Mrs Elizabeth Crawford aged 78 lives in Torquay with her husband who is in his 80s and has Parkinson’s. Recently after a fall, Mrs Crawford’s GP arranged for her to have an x-ray at Torbay Hospital, where it was confirmed her foot was fractured. She was given a special boot to wear and was admitted overnight. To ensure her husband would be all right, Mrs Crawford agreed for the Rapid Response team – who provide temporary personal care and support such as help with washing, dressing, shopping and preparing meals – to visit her husband the next morning. When Mrs Crawford returned home, she managed over the weekend but on the Monday, she was struggling so she telephoned her GP who then referred her to the Intermediate Care team. Early the next morning Laura Boak, Occupational Therapist arrived at Mrs Crawford’s home to assess how she could help her, including deciding on what equipment could be provided to ensure Mrs Crawford’s safety and independence. Laura says:
“Mrs Crawford not only has a broken foot, but she is also managing other medical conditions, and on top of that, she is caring for her husband who is in his 80s and has Parkinson’s. My assessment showed Mrs Crawford was struggling with mobility and transfers – such as getting up and down from a chair, or in and out of bed – so I provided her with some equipment to make transfers easier and safer. I also noticed that Mr and Mrs Crawford are unable to leave their property due to the step access, so I’m helping them to try and get more equipment – a ramp – which they can trial and hopefully, they will then be able to safely get outside, out into their community.”

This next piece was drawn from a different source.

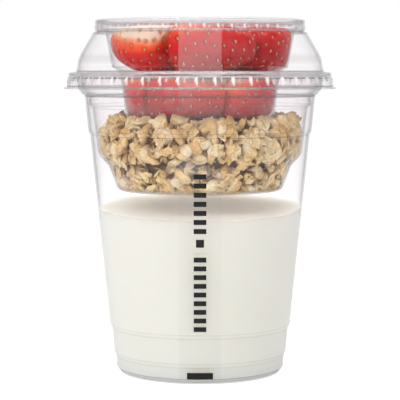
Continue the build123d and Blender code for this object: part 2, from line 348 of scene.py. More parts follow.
def clear_plastic(name, haze, cloud, edge_shade=0.35, outline=0.26, low_veil=0.0, low_veil_top=0.0,
                  low_veil_colour=None):
    """Clear PET: see-through, glossy and faintly cloudy. It is greyer where seen edge-on, part absorption
    and part painted shade, with painted shade lines and a painted highlight at its bends and on flute
    facets.
    Below the low veil's top a pale pink veil, part haze and part painted light, brightens the fruit behind
    it."""
    material, tree = new_material(name)
    place = node(tree, "ShaderNodeTexCoord").outputs["Object"]
    bent = node(tree, "ShaderNodeAttribute", attribute_name="bend").outputs["Fac"]
    facet = node(tree, "ShaderNodeAttribute", attribute_name="facet").outputs["Fac"]
    ripple = node(tree, "ShaderNodeTexNoise", {"Vector": place, "Scale": 55, "Detail": 1.5})
    bump = node(tree, "ShaderNodeBump",
                {"Height": ripple.outputs[0], "Strength": 0.06, "Distance": 0.4 * MM}).outputs[0]
    facing = node(tree, "ShaderNodeLayerWeight", {"Blend": 0.5}).outputs["Facing"]
    mirror = calc(tree, "MULTIPLY_ADD", calc(tree, "POWER", facing, 6.0), 0.45, 0.003)
    mirror = calc(tree, "MULTIPLY_ADD", bent, 0.06, mirror)
    # Greyer where the wall is seen edge-on: part absorption, part painted shade for the darker
    # surroundings that such an edge would refract.
    grey = calc(tree, "MULTIPLY_ADD", calc(tree, "POWER", facing, 8.0), -outline, 0.990)
    # Painted shade: dark lines along both flanks of each bend.
    bend_flank_shade = calc(tree, "MULTIPLY", bent, calc(tree, "SUBTRACT", 1.0, bent))
    grey = calc(tree, "MULTIPLY_ADD", bend_flank_shade, -edge_shade, grey)
    tint = node(tree, "ShaderNodeCombineColor", {
        0: grey, 1: calc(tree, "MULTIPLY", grey, 0.994), 2: calc(tree, "MULTIPLY", grey, 0.997),
    }).outputs[0]
    through = node(tree, "ShaderNodeBsdfTransparent", {"Color": tint}).outputs[0]
    gloss = node(tree, "ShaderNodeBsdfGlossy", {"Roughness": 0.06, "Normal": bump}).outputs[0]
    clear = node(tree, "ShaderNodeMixShader", {0: mirror, 1: through, 2: gloss}).outputs[0]
    patches = node(tree, "ShaderNodeTexNoise", {"Vector": place, "Scale": 60, "Detail": 3})
    milk = node(tree, "ShaderNodeMapRange",
                {0: patches.outputs[0], 1: 0.50, 2: 0.72, 3: haze, 4: cloud}).outputs[0]
    veil = node(tree, "ShaderNodeBsdfDiffuse", {"Color": (0.95, 0.95, 0.95, 1)})
    # Below its top the wall carries a pale pink veil: part haze, part painted light on the shaded lower
    # berries.
    if low_veil:
        height = node(tree, "ShaderNodeSeparateXYZ", {0: place}).outputs[2]
        below_veil_top = node(tree, "ShaderNodeMapRange",
                    {0: height, 1: (low_veil_top - 4) * MM, 2: low_veil_top * MM, 3: 1.0, 4: 0.0}).outputs[0]
        milk = calc(tree, "MULTIPLY_ADD", below_veil_top, low_veil, milk)
        low_veil_tint = node(tree, "ShaderNodeMix", {0: below_veil_top, 6: (0.95, 0.95, 0.95, 1), 7: low_veil_colour},
                     data_type="RGBA").outputs[2]
        tree.links.new(low_veil_tint, veil.inputs["Color"])
    # Painted highlight: a pale diffuse veil on the flute facets and along the middle of each bend,
    # standing for the lamps' reflection.
    milk = calc(tree, "MULTIPLY_ADD", facet, 0.55, milk)
    milk = calc(tree, "MULTIPLY_ADD", calc(tree, "POWER", bent, 4.0), 0.14, milk)
    show(tree, node(tree, "ShaderNodeMixShader", {0: milk, 1: clear, 2: veil.outputs[0]}).outputs[0])
    return material


cup_plastic = clear_plastic("clear_cup_plastic", haze=0.006, cloud=0.022, edge_shade=1.4, outline=0.36)
cup = shown("clear_cup", turned(sheet_line(cup_points(), cup_wall), cup_plastic))
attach(cup, "root")
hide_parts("cup")

# Yogurt: set smooth yogurt poured into the cup. It meets the cup's wall all round, and its surface
# lies slightly askew with a soft swirl, a little below the granola tub's floor.

yogurt_level = 56.7
yogurt_slope = math.tan(math.radians(3.5))
yogurt_into_wall = 0.15
wave_length, wave_height = 14, 0.45
cling_width, cling_height = 1.1, 0.5


def yogurt_height(x, y):
    """The yogurt's surface: a slight slope, soft waves and a small rise where it clings to the wall."""
    waves = noise.noise(Vector((x / wave_length, y / wave_length, 3.0)))
    from_wall = cup_radius(yogurt_level) - math.hypot(x, y)
    cling = math.exp(-from_wall / cling_width)
    return yogurt_level + yogurt_slope * y + wave_height * waves + cling_height * cling


def make_yogurt():
    """Rows of points up the cup's wall, then inwards over the surface to its middle."""
    skin = beside(rounded(cup_body_points(), 3.0), cup_wall - yogurt_into_wall)
    lowest_top = yogurt_level - 8
    ways = []
    for step in range(turn_steps):
        angle = 2 * math.pi * step / turn_steps
        ways.append((math.cos(angle), math.sin(angle)))
    level_radius = np.interp(yogurt_level, skin[:, 1], skin[:, 0])
    tops = [yogurt_height(level_radius * across, level_radius * deep) for across, deep in ways]
    rows = [[(radius, height)] * turn_steps for radius, height, _ in skin[skin[:, 1] < lowest_top]]
    for share in np.linspace(0, 1, 9):
        heights = [lowest_top + share * (top - lowest_top) for top in tops]
        rows.append([(np.interp(height, skin[:, 1], skin[:, 0]), height) for height in heights])
    rim = rows[-1]
    for share in (*np.linspace(0.985, 0.85, 8), *np.linspace(0.82, 0.02, 36)):
        row = []
        for (across, deep), (radius, _) in zip(ways, rim):
            near = radius * share
            row.append((near, yogurt_height(near * across, near * deep)))
        rows.append(row)
    rows.append([(0, yogurt_height(0, 0))] * turn_steps)
    places = []
    for row in rows:
        for (across, deep), (radius, height) in zip(ways, row):
            places.append((radius * across * MM, radius * deep * MM, height * MM))
    faces = []
    for row in range(len(rows) - 1):
        for step in range(turn_steps):
            ahead = (step + 1) % turn_steps
            low, high = row * turn_steps, (row + 1) * turn_steps
            faces.append((low + step, low + ahead, high + ahead, high + step))
    mesh = bpy.data.meshes.new("yogurt")
    mesh.from_pydata(places, [], faces)
    return faced_out(mesh, sharp=75)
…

“The central ethos of Occupational Therapy is the holistic treatment of the whole person. Working in the community enables our team to treat people in their own home environment focusing on what is important to them, setting realistic goals and supporting them to work towards achieving those goals. I am so pleased that we are able to address the difficulties that Mrs Crawford and also her husband have been having with getting outside to access their community, as this is an important goal for her and her husband to achieve.”
Physiotherapist Carla Tucker who also visited Mrs Crawford says: “I find my job immensely satisfying – it is always a privilege to be allowed into someone’s home, and hopefully make a difference at times of crisis. Sometimes it’s the simplest of equipment or advice that makes the greatest difference. With Mrs Crawford I have prescribed exercises to help her stay mobile.”
“As we are able to see our patients as frequently as we feel is necessary, we build up a great rapport with them, so they trust in us to help them work towards the goals we set with them. “
“It’s been really marvellous,” says Mrs Crawford. “They came round in the morning and the equipment was with me a few hours later in the afternoon. You can’t ask for better than that, can you?”
Su Skelly is the Operational Manager for Intermediate Care:
“Thanks to the swift intervention from our Intermediate Care services, many people avoid being admitted to hospital, which is usually a big relief both for them and their families. People like Mrs Graham and Mrs Crawford who have had falls can receive exactly what they need to help regain their mobility and independence in the comfort and familiarity of their own home, without being exposed to the risks that we know exist once they are admitted to hospital as an inpatient. And as we all know – there’s no bed like your own bed!”
Weekend Diagnosis a fortnightly column published in the Herald Express discussing local health and care issues.